A couple of years ago, Files and other officials decided to resurrect the idea, and they were able to obtain grants to launch the system. On July 1, the secure, Web-based system went live and is largely operational, save for a few features in the works, Files said.

In sprawling Prince George's, which has more reports of domestic violence annually than any Maryland county or city, efficiency is important. Sheriff's deputies, as arms of the court, serve protective orders -- as well as peace orders, which are issued in cases in which the parties have not been married or otherwise cohabitating. On a busy shift, a deputy might serve eight to 10 orders.

But that is only part of the job in Prince George's, where sheriff's deputies also are responsible for responding to 911 calls of domestic violence in a central swath of the county that includes Capitol Heights, Forestville and Suitland.

If an officer shows up and it is unclear whether the abuse suspect has been served with an order, the officer can pull up the file on a dash-mounted laptop. In some cars, including the one Whyte uses, the officer can print out the document.

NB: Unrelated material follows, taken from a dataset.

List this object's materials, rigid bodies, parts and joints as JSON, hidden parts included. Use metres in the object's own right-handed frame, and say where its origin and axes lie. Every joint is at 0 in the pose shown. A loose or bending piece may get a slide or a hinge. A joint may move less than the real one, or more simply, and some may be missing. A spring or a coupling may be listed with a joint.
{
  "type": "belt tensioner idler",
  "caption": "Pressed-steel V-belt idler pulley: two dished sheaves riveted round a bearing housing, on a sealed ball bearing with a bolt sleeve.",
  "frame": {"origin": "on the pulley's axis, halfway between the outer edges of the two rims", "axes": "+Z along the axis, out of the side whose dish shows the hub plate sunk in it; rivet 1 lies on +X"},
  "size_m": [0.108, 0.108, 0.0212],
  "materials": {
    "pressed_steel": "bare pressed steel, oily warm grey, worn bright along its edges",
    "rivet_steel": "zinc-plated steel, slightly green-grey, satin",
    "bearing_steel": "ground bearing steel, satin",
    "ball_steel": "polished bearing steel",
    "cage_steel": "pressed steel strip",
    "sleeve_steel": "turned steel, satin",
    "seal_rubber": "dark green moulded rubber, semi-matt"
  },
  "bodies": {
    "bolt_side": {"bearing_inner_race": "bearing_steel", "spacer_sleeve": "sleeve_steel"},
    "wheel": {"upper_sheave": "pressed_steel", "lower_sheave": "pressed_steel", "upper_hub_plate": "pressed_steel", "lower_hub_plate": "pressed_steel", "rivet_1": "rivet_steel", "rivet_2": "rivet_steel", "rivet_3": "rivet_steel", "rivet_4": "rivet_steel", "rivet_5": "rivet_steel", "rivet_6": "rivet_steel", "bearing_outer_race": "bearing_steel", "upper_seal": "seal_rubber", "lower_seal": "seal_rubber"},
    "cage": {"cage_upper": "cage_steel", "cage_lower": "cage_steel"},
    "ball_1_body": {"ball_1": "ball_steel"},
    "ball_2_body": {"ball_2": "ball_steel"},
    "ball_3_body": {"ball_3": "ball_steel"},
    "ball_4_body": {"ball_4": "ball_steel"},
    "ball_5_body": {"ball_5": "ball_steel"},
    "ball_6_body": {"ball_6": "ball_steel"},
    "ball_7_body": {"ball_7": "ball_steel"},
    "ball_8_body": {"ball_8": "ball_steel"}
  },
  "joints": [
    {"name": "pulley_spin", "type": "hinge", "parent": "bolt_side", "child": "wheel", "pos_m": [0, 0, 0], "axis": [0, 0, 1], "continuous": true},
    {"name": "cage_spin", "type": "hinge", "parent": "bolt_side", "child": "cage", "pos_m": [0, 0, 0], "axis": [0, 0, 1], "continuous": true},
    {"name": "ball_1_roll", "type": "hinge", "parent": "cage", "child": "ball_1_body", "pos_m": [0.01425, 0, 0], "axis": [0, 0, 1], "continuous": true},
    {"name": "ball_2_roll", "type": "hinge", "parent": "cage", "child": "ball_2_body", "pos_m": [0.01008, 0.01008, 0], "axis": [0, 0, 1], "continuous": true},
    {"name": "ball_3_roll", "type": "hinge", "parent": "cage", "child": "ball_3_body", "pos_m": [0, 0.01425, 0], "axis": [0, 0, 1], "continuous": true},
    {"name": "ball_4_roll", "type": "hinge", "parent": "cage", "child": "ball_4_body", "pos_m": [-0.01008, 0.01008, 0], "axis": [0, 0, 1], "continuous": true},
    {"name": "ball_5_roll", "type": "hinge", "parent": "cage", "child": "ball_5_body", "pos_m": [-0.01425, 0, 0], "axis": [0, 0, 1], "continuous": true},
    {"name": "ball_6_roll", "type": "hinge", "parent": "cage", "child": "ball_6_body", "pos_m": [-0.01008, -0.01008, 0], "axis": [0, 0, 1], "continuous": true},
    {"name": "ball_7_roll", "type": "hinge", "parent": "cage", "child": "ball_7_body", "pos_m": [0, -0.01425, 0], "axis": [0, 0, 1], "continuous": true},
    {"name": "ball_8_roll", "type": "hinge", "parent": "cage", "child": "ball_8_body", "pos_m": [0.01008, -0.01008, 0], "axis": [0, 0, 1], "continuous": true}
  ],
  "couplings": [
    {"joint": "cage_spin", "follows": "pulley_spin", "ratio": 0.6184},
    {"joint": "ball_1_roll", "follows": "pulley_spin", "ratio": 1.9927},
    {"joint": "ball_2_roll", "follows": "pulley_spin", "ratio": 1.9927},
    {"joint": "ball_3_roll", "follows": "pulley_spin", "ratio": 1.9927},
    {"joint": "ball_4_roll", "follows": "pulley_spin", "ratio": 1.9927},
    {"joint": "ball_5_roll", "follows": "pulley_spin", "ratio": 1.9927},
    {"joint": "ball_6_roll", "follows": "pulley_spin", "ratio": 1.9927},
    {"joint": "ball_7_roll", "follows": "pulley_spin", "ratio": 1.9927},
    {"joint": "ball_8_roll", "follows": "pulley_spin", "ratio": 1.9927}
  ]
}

It is an option that is especially useful when the subject of a court order has hidden or destroyed the document, or when one of the round-the-clock court commissioners issues an interim order. Instead of heading to one of the 24-hour-a-day commissioners' offices in Hyattsville, Oxon Hill or Upper Marlboro to pick up the order, officers can pull it up wherever they are.

"Just in terms of response time, that takes hours and hours off a call," said Capt. Daniel Hall, who until recently led the sheriff's domestic violence unit.

For the people the police are trying to protect, the swifter the intervention the better, said Kenya Fairley, a counselor in Prince George's and director of residential services for the Family Crisis Center.

"What would help victims feel safer is immediate action by law enforcement to hold perpetrators accountable for the crimes they commit," Fairley said. "I think this database will assist in being able to do that."